Skipping the intercept (recall that nobody interprets the intercept :-) ), the first coefficient is Sex1: B=0.896. The exp(B) is 2.449. This means that the odd of reporting Pain=yes over Pain=No for men (see Contrast column) is 2.499 times larger than for the average of the sample ((M,F)). This comparison may sound awkward, but the awkwardness can be fixed. Recall that GAMLj default coding for factors is deviations, meaning that factors are coded such that each group (but the first) is compared with the average of the sample. When only two groups are present, a better coding is simple, that “simply” compares the two groups. We can set the coding in Factor Coding.

The B and exp(B) parameters associated with Sex have changed, although the z-test and p-value did not. The odd-ratio associated with Sex is now exp(B)=6, and the contrast says M-F- This means that the odd of reporting the pain is 6 times larger for men than for women.

Indeed, if we ask for the estimated marginal means of Sex averaging across Treatment we see the probabilities of reporting pain for the two genders.
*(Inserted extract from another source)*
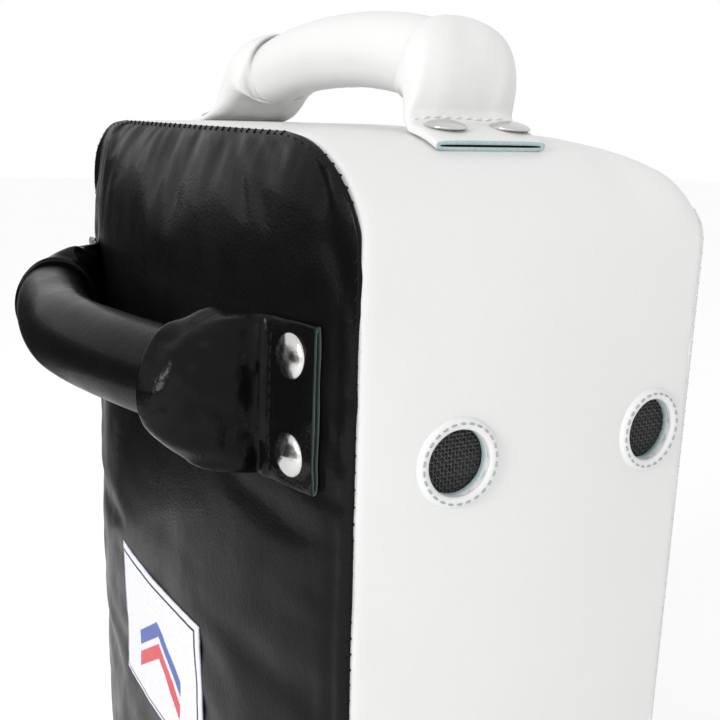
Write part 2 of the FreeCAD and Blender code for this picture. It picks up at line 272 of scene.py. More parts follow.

We can check that the probability of pain is .614 for men and .209 for women, which yields:

  • odd for men \({odd_M}={.614 \over {1-.614}}=1.58\)
  • odd for women \({odd_F}={.209 \over {1-.209}}=.264\)
  • the odd for men is \(\exp{B}={1.58 \over .264} =6\) times lager than the odd for women

The other coefficients can be interpreted along the same line.

ANCOVA-like model.

Now we add Duration and Age as covariates, and we see how they influence Pain- We go back to the variables set-up and add them in the Covariates field.

Omnibus tests

Results show that Duration does not have a significant effect on Pain, whereas Age does. We can check the direction of the Age effect by looking at the parameters.

The effect of Age is positive, B=0.268, and the odd-ratio is larger then 1, exp(B)=1.30. The older one gets, the more pain one reports.

As usual, a picture is worth a thousand words.

The older one gets, the more pain one reports, and the critical age seems to be around 70 years, where chanches of reporting pain considerably increase.

As regards Treatment we can state that Treatment has still an effect even when Age and Duration are kept constant.

Moderation model

The last interesting question is whether treatment has a different effect depending on the patient’s age. To answer this question we should simply add the interaction Treatment*Age in the model and plot the interaction plot. I find it easier to plot Age on the x-axis and show the probabilities of pain for different treatments. Let’s do that.

Set-up

Omnibus tests

As suspected, there is an interaction between Treatment and Age, so it means that the efficacy of the treatments depends on the patient’s age. The plot will tell us how.

Plot

First, the placebo group reports high rates of pain independently of age (blue line). For younger people (age<70) the two treatments A and B are beneficial, because the probability of reporting pain is very low. When patients get older, treatments are not so effective any longer, because the probabilities increase and converge to high rates for all three groups.

This may very well conclude the analyses.